President Yoweri Museveni says his government will now focus on import substitution and export promotion in the next few years.
Speaking at celebrations to mark the 31st National Resistance Movement anniversary in Masindi today, Museveni said time is now for Uganda to turn from an importing country to an exporting one.
The president says Uganda imports goods and services worth $7 billion most of which, can be produced or manufactured locally. Museveni cited items like furniture, shoes, juices, and textiles which Ugandans have the potential of producing locally.
Uganda is considered a net-import country, meaning it imports more than it exports. According to Museveni, the country exports only about $5 billion worth of goods compared to $7 billion spent on imports. The implication is that much needed foreign exchange that could be used to increase the national reserves is used to import items that could actually be made locally.
The president says in order to boost import substitution the government will increase funding for the innovation fund, Uganda Development Bank and saccos.
He singles out furniture manufacturers, especially those in Nsambya, Kubiri and Kireka in Kampala, whom he promised to provide with common-user machinery, workshops and showrooms in order to build their capacities.
Museveni said focus will also be on increasing exports in order to bring in more foreign exchange. He added that Uganda should only be importing ‘big’ items like airplanes and machine guns not shoes or furniture from China.
“Imagine importing furniture from China?”, he said.
On oil, Museveni says although there has been delay in starting production, the government and the oil companies are now in agreement on recoverable oil, refinery, oil pipeline and sharing of the oil resources.

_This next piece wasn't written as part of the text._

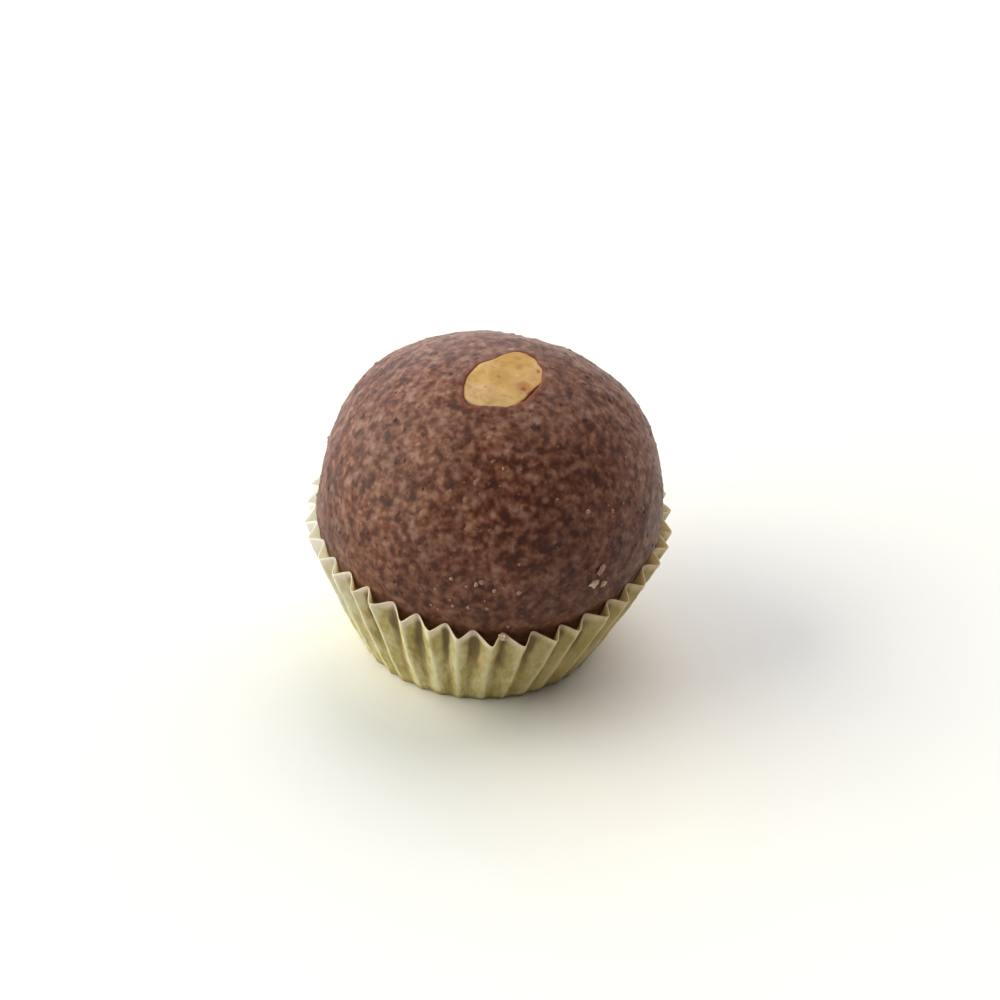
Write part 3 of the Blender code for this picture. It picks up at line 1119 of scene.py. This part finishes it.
# azimuth from +X and elevation in degrees, length in millimetres and tone of each crystal
sugarSpots = (
    (-101, 11, 0.34, 0.95), (-96, 9, 0.26, 0.75), (-93, 10, 0.44, 1.00), (-91, 11, 0.50, 0.75),
    (-87, 8, 0.36, 0.95), (-84, 9, 0.24, 0.65), (-79, 7, 0.38, 0.85), (-79, 17, 0.28, 0.65),
    (-106, 6, 0.32, 0.65), (-101, 3, 0.25, 0.70), (-100, 1, 0.34, 0.75), (-105, -2, 0.24, 0.65),
    (-95, 1, 0.42, 0.65), (-89, 1, 0.30, 0.70), (-82, -7, 0.30, 0.90), (-51, 29, 0.40, 1.00),
    (-40, 25, 0.36, 1.00), (-34, 25, 0.26, 0.60), (-62, 36, 0.24, 0.70), (-84, 48, 0.30, 0.75),
    (-22, 36, 0.28, 0.70), (-90, 4, 0.20, 0.70), (-148, 9, 0.28, 0.75), (-138, 17, 0.26, 0.65),
)

bitLook = {
    # azimuth from +X and elevation in degrees, then length, width and height in millimetres,
    # turn about the upright in degrees, tone and how much of the height is sunk
    "sugar": [(azimuth, elevation, long, long * 0.78, long * 0.7, number * 37 % 90, shade, 0.45)
              for number, (azimuth, elevation, long, shade) in enumerate(sugarSpots)],
    "nut": (
        (-49.2, 8.0, 1.45, 0.62, 0.60, 30, 0.0, 0.35),
        (-52.3, 3.7, 1.25, 0.95, 0.60, 15, 1.0, 0.35),
        (-48.6, 2.0, 0.80, 0.62, 0.50, 40, 0.8, 0.35),
        (128.0, 38.0, 1.40, 1.00, 0.44, 30, 0.5, 0.70),
        (-83.6, -9.9, 0.86, 0.78, 0.76, 70, 1.2, -0.40),
    ),
    "husk": (
        (-50.2, 5.3, 0.80, 0.50, 0.30, 35, 0.0, 0.80),
        (168.3, 14.8, 0.55, 0.45, 0.40, 0, 0.8, 0.35),
        (-51.0, 8.6, 0.90, 0.34, 0.26, 62, 0.0, 0.75),
    ),
}

fibreLook = {
    "azimuth": -80.3,
    "elevation": 22.9,
    "turn": 76,
    "long": 0.0017,
    "thick": 0.00007,
    "bow": 0.0003,
    "sides": 6,
    "pieces": 10,
    "tone": 0.7,
}


def onBall(azimuth, elevation, turn):
    # a frame on the skin: x along it towards the turn, z outwards
    way = direction(azimuth, elevation)
    upright = Vector((0, 0, 1)).rotation_difference(way).to_matrix().to_4x4()
    level = upright.inverted() @ Vector((0, 0, 1))
    spin = Matrix.Rotation(math.atan2(level.y, level.x) + math.radians(turn - 90), 4, "Z")
    return Matrix.Translation(ballLook["centre"] + way * skinRadius(way)) @ upright @ spin


def keepMesh(name, bm, finish):
    bmesh.ops.recalc_face_normals(bm, faces=bm.faces[:])
    made = placed(name, meshOf(name, bm))
    made.data.shade_smooth()
    made.data.materials.append(finish)
    return made


def makeBits(name, kind, finish, cuts, rough, scale=1.0):
    bm = bmesh.new()
    tone = bm.verts.layers.float.new("tone")
    for number, (azimuth, elevation, long, wide, high, turn, shade, sunk) in enumerate(bitLook[kind]):
        made = bmesh.ops.create_icosphere(bm, subdivisions=cuts, radius=1.0)["verts"]
        place = onBall(azimuth, elevation, turn)
        size = Vector((long, wide, high)) * 0.0005 * scale
        for vert in made:
            vert[tone] = shade
            own = vert.co.copy()
            own *= 1 + rough * noise.noise(own * 1.3 + Vector((number * 7.0, 0, 0)))
            own = own * size
            own.z += size.z * (1 - 2 * sunk)
            vert.co = place @ own
    bits = keepMesh(name, bm, finish)
    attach(bits, "root")


def makeFibre(finish):
    look = fibreLook
    place = onBall(look["azimuth"], look["elevation"], look["turn"])
    bm = bmesh.new()
    tone = bm.verts.layers.float.new("tone")
    rings = []
    for i in range(look["pieces"] + 1):
        part = i / look["pieces"]
        bow = look["bow"] * (1 - (2 * part - 1) ** 2)
        middle = Vector(((part - 0.5) * look["long"], bow, look["thick"] * 0.8))
        thick = look["thick"] * (0.35 + 0.65 * math.sin(math.pi * part) ** 0.5)
        offs = [Vector((0, math.cos(a), math.sin(a))) * thick for a in anglesOf(look["sides"])]
        rings.append([bm.verts.new(place @ (middle + off)) for off in offs])
    for first, second in zip(rings, rings[1:]):
        joinRows(bm, first, second)
    bm.faces.new(rings[0])
    bm.faces.new(rings[-1])
    for vert in bm.verts:
        vert[tone] = look["tone"]
    fibre = keepMesh("huskFibre", bm, finish)
    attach(fibre, "root")


chip = toneFinish("nutChip", ((0.0, (176, 128, 112)), (0.35, (162, 120, 100)),
                              (1.0, (204, 170, 146))), roughness=0.5, mottle=0.30)
husk = toneFinish("husk", ((0.0, (40, 14, 8)), (0.5, (90, 60, 44)), (1.0, (172, 148, 132))),
                  roughness=0.6, mottle=0.1)
makeBits("placedSugar", "sugar", sugar, cuts=2, rough=0.5, scale=1.8)
makeBits("nutChips", "nut", chip, cuts=3, rough=0.8, scale=1.15)
makeBits("huskBits", "husk", husk, cuts=3, rough=0.5)
makeFibre(husk)
print("sugar, chips and husk made")


# Half nut

nutPaints = {
    "pale": linear(195, 163, 120),
    "straw": linear(183, 150, 99),
    "gold": linear(188, 146, 75),
    "deepGold": linear(174, 130, 63),
    "tan": linear(171, 120, 68),
    "peach": linear(186, 138, 84),
    "amber": linear(166, 104, 44),
    "brown": linear(120, 62, 26),
    "umber": linear(134, 97, 42),
    "fleck": linear(164, 116, 61),
    "edge": linear(132, 70, 26),
}

nutMarks = (
    # along and across the nut and reach in millimetres, strength, paint
    (-4.4, 0.5, 3.00, 0.75, "pale"),
    (-4.2, -2.1, 2.20, 0.75, "straw"),
    (-1.4, 2.1, 2.20, 0.60, "gold"),
    (0.2, 0.4, 2.20, 0.70, "deepGold"),
    (0.0, -3.0, 2.20, 0.60, "straw"),
    (3.4, 1.4, 3.10, 0.90, "gold"),
    (1.9, 1.8, 0.80, 0.60, "tan"),
    (3.1, 0.0, 0.90, 0.60, "tan"),
    (4.4, 1.4, 0.80, 0.60, "tan"),
    (3.4, -2.3, 2.20, 0.60, "peach"),
    (0.6, -3.1, 1.50, 0.80, "amber"),
    (0.4, -3.2, 0.55, 0.80, "brown"),
    (-0.26, 0.6, 0.46, 0.80, "umber"),
    (-3.0, 0.5, 0.30, 0.35, "umber"),
    (4.5, -2.2, 0.44, 0.90, "umber"),
)


def nutFinish():
    finish, tree, shader = newFinish("cutNut")
    place = objectPlace(tree)
    drift = noiseAt(place, nutLook["driftSize"])
    colour = ramp(drift, ((0.36, linear(181, 139, 80)), (0.50, linear(192, 154, 94)),
                          (0.64, linear(201, 166, 109))))
    spot = attribute(tree, "spot", "Vector")
    spot = spot + scaled(wobble(place, nutLook["waverSize"]), nutLook["waver"])
    for along, across, reach, strength, paint in nutMarks:
        away = vectorCalc("DISTANCE", spot, (along * 0.001, across * 0.001, 0.0))
        colour = tinted(colour, nutPaints[paint], away, reach * 0.001, reach * 0.00035,
                        strength, smooth=True)
    fine = noiseAt(place, nutLook["fleckSize"], detail=3.0)
    colour = tinted(colour, nutPaints["fleck"], fine, 0.50, 0.68, 0.50)
    edge = attribute(tree, "edge") + remap(fine, 0.3, 0.7, -0.25, 0.25)
    colour = tinted(colour, nutPaints["edge"], edge, 0.35, 1.0, 0.85)
    setFinish(shader, colour, fine, 0.4, 0.00008, Roughness=0.5, Specular_IOR_Level=0.2,
              Subsurface_Weight=0.2, Subsurface_Radius=(1.0, 0.6, 0.3), Subsurface_Scale=0.0006)
    return finish


def ringAt(share):
    # places along the outline, at this share of its reach
    rays = [(nutOutline(angle) * share, angle) for angle in anglesOf(nutLook["sides"])]
    return [(reach * math.cos(angle), reach * math.sin(angle)) for reach, angle in rays]


def dentedHeight(x, y, edge):
    rough = sum(noise.noise(Vector((x, y * stretch, level)) / size) * deep
                for stretch, level, size, deep in nutLook["dents"])
    return faceHeight(x, y) + rough * (1 - edge) - nutLook["edgeRound"] * edge ** 2


def makeNut():
    bm = bmesh.new()
    spot = bm.verts.layers.float_vector.new("spot")
    edgeShare = bm.verts.layers.float.new("edge")

    def addPoint(x, y, z, edge):
        vert = bm.verts.new((x, y, z))
        vert[spot] = (x, y, 0)
        vert[edgeShare] = edge
        return vert

    rows = []
    for ring in range(1, nutLook["faceRings"] + 1):
        share = math.sin(math.pi / 2 * ring / nutLook["faceRings"])
        edge = max(0.0, (share - nutLook["edgeFrom"]) / (1 - nutLook["edgeFrom"]))
        rows.append([addPoint(x, y, dentedHeight(x, y, edge), edge) for x, y in ringAt(share)])
    for share, deep in nutLook["underside"][1:-1]:
        low = -nutLook["edgeRound"] - deep * nutLook["depth"] - nutLook["step"]
        rows.append([addPoint(x, y, low, 1.0) for x, y in ringAt(share)])
    top = addPoint(0, 0, 0, 0.0)
    tip = addPoint(0, 0, -nutLook["depth"], 1.0)
    for i in range(nutLook["sides"]):
        j = (i + 1) % nutLook["sides"]
        bm.faces.new((top, rows[0][i], rows[0][j]))
        bm.faces.new((tip, rows[-1][j], rows[-1][i]))
        for high, low in zip(rows, rows[1:]):
            bm.faces.new((high[j], high[i], low[i], low[j]))
    bm.transform(nutPlace())
    return keepMesh("nutHalf", bm, nutFinish())


nutHalf = makeNut()
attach(nutHalf, "root")
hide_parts("nut_half")
print("nut made")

Museveni says there is also going to be 10-percent cut on all ministry budgets to fund construction of the so-called oil roads and other infrastructure. He says the new roads would be used to transport equipment and parts for oil infrastructure like oil pipeline, refinery and oil and gas facilities.
Museveni says the Tororo-Mbale-Soroti-Lira-Kamdini-Pakwach road will be strengthened to help in transportation of heavy oil equipment and vehicles.
In addition, the old railway line from Tororo-Mbale-Soroti-Lira-Gulu-Pakwach will also be renovated to facilitate transportation of heavy oil equipment and parts.
From Pakwach the equipment and parts would be transported by water to wherever they would be needed. Roads linking to the crude oil pipeline are to also be constructed to enable transportation of parts to wherever they would be needed.
The president says he wants no arguments on the budget cuts, singling out civil servants whom he says should cut back on unnecessary travels abroad. President Museveni says once oil revenues starts flowing Uganda will be able to deal with many of its challenges.
He says at low global oil prices Uganda will still earn $2.5 billion and during boom times the country would earn over $4 billion enabling the country to “stop the begging nonsense.”
On Operation Wealth Creation, Museveni says the initiative is not to deal with all problems in the agriculture sector but to specifically make more rural households food secure and enter into the money economy. In urban areas, Museveni says emphasis will be on promoting artisans, savings, peri-urban agriculture and small-scale processing.
Museveni lashed out at those who think he is their servant voted into power to serve them.
"I hear some people calling me their servant, am not your employee. I'm a freedom fighter...I fight for my beliefs", he said.
Museveni also used the celebrations to launch a newspaper, Public Lens that seeks to promote the agenda of the ruling party, National Resistance Movement (NRM).
According to Museveni, the paper will help NRM to speak to the public. Richard Todwong, the NRM deputy secretary general, says the Public Lens will help the party to communicate facts and document the achievements of the NRM government.
He dispelled fears that the paper will compete with the government owned New Vision. "The New vision is doing some good work but this is for the party. It's going to help the party document the achievements as per the Manifesto pledges," he said.
Todwong also said the paper will be more detailed than the 'snap' news in other newspapers. The newspaper will be published monthly.